NoSuchMethodError: wenn versucht wird, eine Methode einer Klasse aufzurufen, die sie nach einer Änderung nicht mehr besitzt -> heißt es er kann setLand() nicht finden? die ist bei mir auf jeden fall in der klasse person dabei!


----------



## SlaterB (23. Feb 2007)

ja spinn ich? die Frage hatten wir doch schon am Anfang...
nix gelernt?

System.out.println in Konstruktor!, 

Versionsausgabe ist schon extrem hilfreich
(jeder eindeutige Satz wie 'huhu' reicht als Version 
wenn du weißt dass du ihn vorher nie benutzt hast, 
konservativer ist eine Versionnummer)

noch sicherer wärs mit etwas wie

System.out.println("huhu");
Land land = getLand();
System.out.println("huhu, mein Land ist: "+land);

bzw. es geht ja um setLand(), dann eben das im Konstruktor testen,
und wichtig: immer die Verbindung zur JSP wahren, dort auch eine Ausgabe vor new Person()
sonst siehts du vielleicht Versionsnummern von Personen aus einem anderen Teil der Anwendung


----------



## Gast (23. Feb 2007)

Habt ihr schonmal was von Debugging gehört?
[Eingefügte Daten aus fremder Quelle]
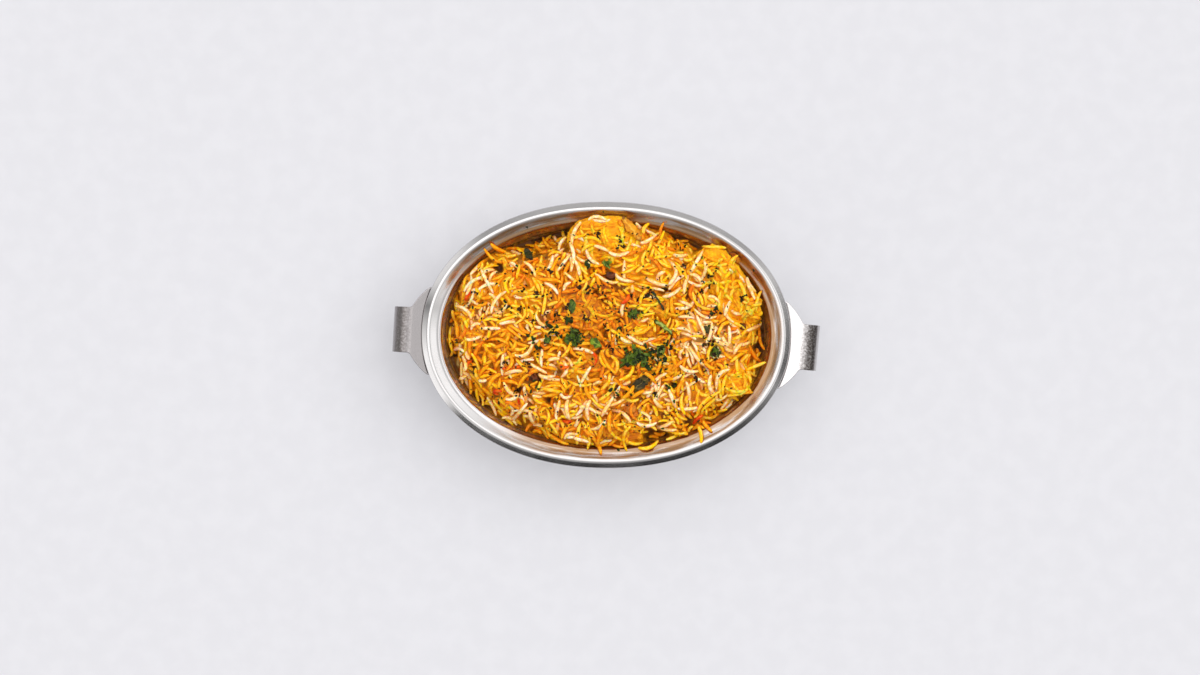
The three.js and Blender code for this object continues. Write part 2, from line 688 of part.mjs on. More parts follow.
// Grains spread evenly over the heap, longest first. One that would meet the dish or a
// topping is turned, moved and shortened, and skipped when it still doesn't fit.
function spreadGrains(core, blockers) {
  const random = seededRandom(29);
  const golden = Math.PI * (3 - Math.sqrt(5));
  const [halfX, halfY] = [RIM.halfLength - GRAIN.margin, RIM.halfWidth - GRAIN.margin];
  const tryGrain = (site, length) => {
    const share = Math.sqrt((site % GRAIN.sites + 0.5) / GRAIN.sites);
    const x = halfX * share * Math.cos(site * golden) + GRAIN.drift * (random() - 0.5);
    const y = halfY * share * Math.sin(site * golden) + GRAIN.drift * (random() - 0.5);
    const turn = random() * Math.PI;
    const [dx, dy] = [length / 2 * Math.cos(turn), length / 2 * Math.sin(turn)];
    const from = surfacePoint(x - dx, y - dy, lerp(...GRAIN.endLift, random()));
    const to = surfacePoint(x + dx, y + dy, lerp(...GRAIN.endLift, random()));
    const width = GRAIN.width * lerp(0.9, 1.1, random());
    const grain = grainSolid(from, to, width, lerp(-GRAIN.bend, GRAIN.bend, random()));
    const rooted = grain.intersect(core).volume() > GRAIN.rooted * grain.volume();
    const clear = clearOfGap(from) && clearOfGap(to) && grain.intersect(blockers).isEmpty();
    return rooted && clear ? grain : null;
  };
  const lengths = Array.from({ length: GRAIN.sites }, () => (
    lerp(GRAIN.shortest, GRAIN.longest, random()))).sort((a, b) => b - a);
  return lengths.flatMap((length, i) => {
    for (let attempt = 0; attempt < GRAIN.tries; attempt += 1) {
      const grain = tryGrain(i * GRAIN.stride, length * (1 - 0.08 * attempt));
      if (grain) return [grain];
    }
    return [];
  });
}

// Long grains whose outer end hangs over the ledge, raised until they clear the steel.
function overhangingGrains(dish, blockers) {
  const grains = [];
  for (const { from, to } of OVERHANGS) {
    const inner = surfacePoint(...from, -0.6);
    for (let lift = 0; lift < 5; lift += 0.5) {
      const outer = new THREE.Vector3(...to, restHeight(dish, ...to, 1.5) + 1.6 + lift);
      const grain = grainSolid(inner, outer, GRAIN.width, 0.05);
      if (grain.intersect(blockers).isEmpty()) {
        grains.push(grain);
        break;
      }
    }
  }
  return grains;
}

function fleckSolid([x, y], i) {
  const geometry = new THREE.OctahedronGeometry(FLECK_RADIUS, 0);
  geometry.scale(1, 0.7, 0.6);
  geometry.rotateZ(i * 1.3);
  geometry.translate(x, y, heapHeight(x, y) + 0.4);
  return toSolid(geometry);
}

// ---------------------------------------------------------------------------------------
// The whole
// ---------------------------------------------------------------------------------------

function makeMesh(name, geometry) {
  const mesh = new THREE.Mesh(geometry, materialFor(name));
  mesh.name = name;
  mesh.updateMatrixWorld();
  return mesh;
}

const dishMesh = makeMesh("dish", dishGeometry(0));
const handleMeshes = Object.entries(HANDLE_LINES).map(([name, { turn, shift }]) => {
  const mesh = makeMesh(name, handleGeometry(degToRad(turn), shift));
  mesh.rotation.z = degToRad(turn);
  return mesh;
});

// Each chunk is cut back from the dish and from the chunks before it, and the heap from all.
const dishClearance = toSolid(dishGeometry(GAP));
const pockets = [];
const lumpMeshes = LUMPS.map((lump, i) => {
  const whole = toSolid(lumpGeometry(lump, 100 + i)).subtract(dishClearance);
  const solid = largestBody(pockets.reduce((body, pocket) => body.subtract(pocket), whole));
  pockets.push(grown(solid, GAP * 1.3));
  return makeMesh(lump.name, toGeometry(solid));
});
const bareHeap = toSolid(heapGeometry());
const core = largestBody(pockets.reduce((body, pocket) => body.subtract(pocket), bareHeap));

// Leaves and stalks lie on what is under them.
const grounds = [dishMesh, ...lumpMeshes, makeMesh("core", toGeometry(core))];
const toppingMeshes = [
  ...LEAVES.map((leaf) => makeMesh(leaf.name, leafGeometry(leaf, grounds))),
  ...SPRIGS.map((sprig) => makeMesh(sprig.name, sprigGeometry(sprig, grounds))),
  ...STALKS.map((stalk) => makeMesh(stalk.name, stalkGeometry(stalk, grounds))),
];
const toppingClearances = toppingMeshes.map((mesh) => grown(toSolid(mesh.geometry), GAP * 1.3));
const blockers = wasm.Manifold.union([dishClearance, ...pockets, ...toppingClearances]);
const loose = [
  ...spreadGrains(core, blockers),
  ...overhangingGrains([dishMesh], blockers),
  ...FLECKS.map(fleckSolid).filter((fleck) => fleck.intersect(blockers).isEmpty()),
];
const riceMesh = makeMesh("rice", toGeometry(largestBody(wasm.Manifold.union([core, ...loose]))));

const dish = new THREE.Group();
dish.add(dishMesh, ...handleMeshes);
const food = new THREE.Group();
food.add(riceMesh, ...lumpMeshes, ...toppingMeshes);
const biryani = new THREE.Group();
biryani.add(dish, food);

export default biryani;
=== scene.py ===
# %% [markdown]
# # Biryani in an oval steel dish
# A pressed steel serving dish, 200 mm long, holds a heap of saffron rice with chicken, fried
# onion and coriander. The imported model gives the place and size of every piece. This lesson
# gives each one its real surface, and lays loose grains of rice over the heap.

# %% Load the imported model
import math

import bmesh
import bpy
import numpy as np
from mathutils import Matrix, Vector, noise
from mathutils.bvhtree import BVHTree


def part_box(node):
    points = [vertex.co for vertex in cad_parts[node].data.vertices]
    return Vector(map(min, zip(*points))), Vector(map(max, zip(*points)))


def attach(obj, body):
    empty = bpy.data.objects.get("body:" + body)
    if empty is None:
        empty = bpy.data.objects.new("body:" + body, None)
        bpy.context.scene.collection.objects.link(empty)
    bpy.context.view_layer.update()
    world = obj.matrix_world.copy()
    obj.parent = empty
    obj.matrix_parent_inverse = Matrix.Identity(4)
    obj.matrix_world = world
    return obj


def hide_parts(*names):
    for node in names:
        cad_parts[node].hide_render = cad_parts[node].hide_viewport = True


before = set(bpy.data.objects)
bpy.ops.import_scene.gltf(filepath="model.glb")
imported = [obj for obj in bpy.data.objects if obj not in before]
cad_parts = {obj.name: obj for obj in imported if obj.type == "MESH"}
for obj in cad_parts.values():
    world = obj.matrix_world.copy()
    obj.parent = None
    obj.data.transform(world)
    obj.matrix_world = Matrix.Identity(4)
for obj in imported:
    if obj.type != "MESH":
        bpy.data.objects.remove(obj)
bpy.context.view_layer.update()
scene = bpy.context.scene
MM = 0.001                      # sizes below are in millimetres, and meshes in metres
_, dish_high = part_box("dish")
HALF_LENGTH, HALF_WIDTH, HEIGHT = [side / MM for side in dish_high]
print(f"{len(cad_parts)} nodes; rim {2 * HALF_LENGTH:.1f} by {2 * HALF_WIDTH:.1f} mm")

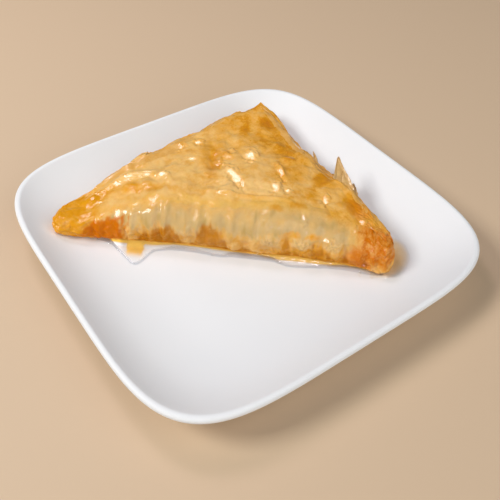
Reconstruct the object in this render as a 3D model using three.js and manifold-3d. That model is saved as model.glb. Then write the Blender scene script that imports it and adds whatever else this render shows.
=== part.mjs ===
// A triangle of baklava on its square plate, in millimetres, +Z up.
// The origin is the middle of the plate's foot. The plate's sides run along X and Y.
// The pastry is a square of stacked filo folded over its diagonal: one long rounded fold faces the empty
// half of the plate, and the two legs are open, so that the leaves show there as ragged steps.
import * as THREE from 'three';
import { mergeVertices } from 'three/addons/utils/BufferGeometryUtils.js';
import Module from 'manifold-3d';

// Plate
const PLATE_WIDTH = 180; // over the rim, the driving size
const CORNER_POWER = 5; // exponent of the superellipse that the outline follows
const FLOOR_Z = 5; // the flat middle that food lies on
const WALL_RISE = 13; // from the floor to the inside of the lip
const WALL_START = 0.46; // where the floor starts to turn up, as a share of the half width
const WALL_POWER = 2.6; // how late the wall turns up
const WALL_THICKNESS = 3.2;
const WALL_SHIFT = 0.012; // the outside of the wall stands this share further out
const LIP_RADIUS = 1.6;
const FOOT_OUTER = 0.6; // foot ring, as shares of the half width
const FOOT_INNER = 0.54;
const FOOT_SLOPE = 0.008; // how far the ring's sides lean
const FOOT_DEPTH = 1.6; // how far the underside stands off the table
const HUB = 0.2; // the flat middles start this far out, as one fan of triangles
const PLATE_STEPS = 80; // points round one ring of the plate
const CORNER_CROWDING = 0.12; // draws the ring's points towards the corners

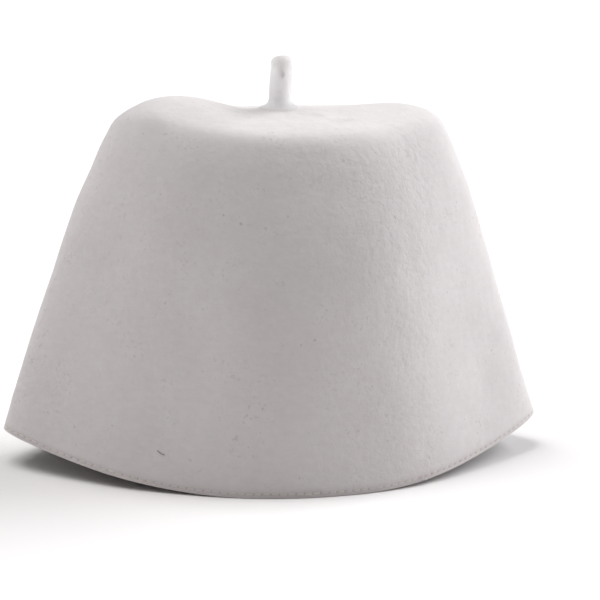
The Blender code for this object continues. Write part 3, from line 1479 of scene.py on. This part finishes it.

Soll ganz toll sein.


----------



## SlaterB (23. Feb 2007)

Kinderkram 

Debugging einer Anwendung auf entfernten Rechner?

Debugging des 137. Durchlauf einer Operation?

macht vorallem keinen Sinn wenn Debugger und Anwendung unterschiedliche Versionen haben?


----------



## Gast von vorher (23. Feb 2007)

SlaterB hat gesagt.:
			
		

> Kinderkram
> Debugging einer Anwendung auf entfernten Rechner?



A.k.a. Remote Debugging



			
				SlaterB hat gesagt.:
			
		

> Kinderkram
> Debugging des 137. Durchlauf einer Operation?



A.k.a. Conditional Breakpoints bzw. Hit Counts.



			
				SlaterB hat gesagt.:
			
		

> Kinderkram
> macht vorallem keinen Sinn wenn Debugger und Anwendung unterschiedliche Versionen haben?



Nuja, da kann mer nix machen. ;-)


----------